Written exercise:
Extract from the entries below, exactly as given, only the lines from the line containing "hide_parts(*replaced)" to the line containing "# Roof boards: a", both lines included.

Source records:
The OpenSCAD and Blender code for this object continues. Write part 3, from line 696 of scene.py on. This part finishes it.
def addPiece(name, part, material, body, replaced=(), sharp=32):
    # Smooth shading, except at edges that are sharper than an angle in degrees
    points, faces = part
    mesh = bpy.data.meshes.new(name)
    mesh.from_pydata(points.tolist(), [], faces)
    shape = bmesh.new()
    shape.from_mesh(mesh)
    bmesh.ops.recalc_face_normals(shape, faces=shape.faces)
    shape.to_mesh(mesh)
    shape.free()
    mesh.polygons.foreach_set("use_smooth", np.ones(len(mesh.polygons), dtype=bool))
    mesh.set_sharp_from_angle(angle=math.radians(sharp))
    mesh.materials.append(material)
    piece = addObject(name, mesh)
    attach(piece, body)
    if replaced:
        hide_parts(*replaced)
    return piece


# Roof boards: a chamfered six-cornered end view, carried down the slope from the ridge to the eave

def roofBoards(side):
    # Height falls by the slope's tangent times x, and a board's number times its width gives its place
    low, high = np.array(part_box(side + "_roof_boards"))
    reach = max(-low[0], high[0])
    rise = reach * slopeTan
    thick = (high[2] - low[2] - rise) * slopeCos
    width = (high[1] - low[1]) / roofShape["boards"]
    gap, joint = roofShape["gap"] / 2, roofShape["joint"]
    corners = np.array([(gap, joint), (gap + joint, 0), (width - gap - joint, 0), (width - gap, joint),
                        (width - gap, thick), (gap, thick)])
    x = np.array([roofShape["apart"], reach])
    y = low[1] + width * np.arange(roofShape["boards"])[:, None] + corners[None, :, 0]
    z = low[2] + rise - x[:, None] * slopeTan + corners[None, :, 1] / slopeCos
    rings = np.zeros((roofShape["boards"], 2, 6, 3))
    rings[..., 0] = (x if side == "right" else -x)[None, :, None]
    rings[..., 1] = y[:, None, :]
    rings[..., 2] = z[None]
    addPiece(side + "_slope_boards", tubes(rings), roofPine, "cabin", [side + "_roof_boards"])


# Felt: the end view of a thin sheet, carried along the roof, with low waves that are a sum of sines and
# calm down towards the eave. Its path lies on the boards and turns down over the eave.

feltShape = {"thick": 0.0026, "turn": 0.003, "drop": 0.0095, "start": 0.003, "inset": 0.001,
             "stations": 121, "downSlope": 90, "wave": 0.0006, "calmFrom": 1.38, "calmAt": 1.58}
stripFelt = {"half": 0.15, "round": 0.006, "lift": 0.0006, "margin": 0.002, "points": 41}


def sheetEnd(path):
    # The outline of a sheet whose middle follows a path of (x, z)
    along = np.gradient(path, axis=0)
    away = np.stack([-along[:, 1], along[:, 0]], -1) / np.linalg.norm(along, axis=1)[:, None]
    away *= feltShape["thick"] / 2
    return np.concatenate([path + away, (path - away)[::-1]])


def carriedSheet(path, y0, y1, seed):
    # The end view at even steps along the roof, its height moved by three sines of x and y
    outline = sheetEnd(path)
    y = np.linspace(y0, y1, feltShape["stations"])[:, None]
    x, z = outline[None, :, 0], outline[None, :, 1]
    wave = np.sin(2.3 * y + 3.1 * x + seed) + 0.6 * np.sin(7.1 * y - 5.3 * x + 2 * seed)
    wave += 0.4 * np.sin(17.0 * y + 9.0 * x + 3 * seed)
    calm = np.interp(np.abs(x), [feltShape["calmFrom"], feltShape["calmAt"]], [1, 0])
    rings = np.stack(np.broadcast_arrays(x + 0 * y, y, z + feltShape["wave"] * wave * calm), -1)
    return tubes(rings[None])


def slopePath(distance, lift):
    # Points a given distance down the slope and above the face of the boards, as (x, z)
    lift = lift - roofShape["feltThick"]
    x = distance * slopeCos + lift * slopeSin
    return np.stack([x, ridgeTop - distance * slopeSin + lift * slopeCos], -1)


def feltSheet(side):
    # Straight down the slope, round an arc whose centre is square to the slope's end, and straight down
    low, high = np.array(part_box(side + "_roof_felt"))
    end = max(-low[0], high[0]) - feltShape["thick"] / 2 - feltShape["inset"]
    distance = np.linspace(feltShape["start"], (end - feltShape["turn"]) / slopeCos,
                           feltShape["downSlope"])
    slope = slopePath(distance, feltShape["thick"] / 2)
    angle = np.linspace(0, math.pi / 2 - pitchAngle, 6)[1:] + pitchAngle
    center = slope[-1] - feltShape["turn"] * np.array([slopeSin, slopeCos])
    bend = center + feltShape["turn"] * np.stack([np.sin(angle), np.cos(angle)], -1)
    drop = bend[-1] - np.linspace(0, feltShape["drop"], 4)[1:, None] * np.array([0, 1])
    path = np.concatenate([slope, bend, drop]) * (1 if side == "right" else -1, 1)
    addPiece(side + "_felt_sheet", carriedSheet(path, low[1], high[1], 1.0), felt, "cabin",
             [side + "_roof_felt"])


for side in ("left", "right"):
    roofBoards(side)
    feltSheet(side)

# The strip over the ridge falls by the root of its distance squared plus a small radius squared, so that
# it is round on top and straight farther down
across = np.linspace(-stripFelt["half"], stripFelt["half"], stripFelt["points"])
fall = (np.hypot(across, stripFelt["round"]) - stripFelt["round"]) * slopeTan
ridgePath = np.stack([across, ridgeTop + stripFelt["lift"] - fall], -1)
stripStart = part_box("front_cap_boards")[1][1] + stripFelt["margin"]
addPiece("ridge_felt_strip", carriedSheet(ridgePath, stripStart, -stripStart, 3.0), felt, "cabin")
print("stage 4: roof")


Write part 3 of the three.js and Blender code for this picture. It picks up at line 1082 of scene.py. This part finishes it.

---

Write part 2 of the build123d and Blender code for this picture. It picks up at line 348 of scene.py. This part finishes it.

Output for this task:
        hide_parts(*replaced)
    return piece


# Roof boards: a chamfered six-cornered end view, carried down the slope from the ridge to the eave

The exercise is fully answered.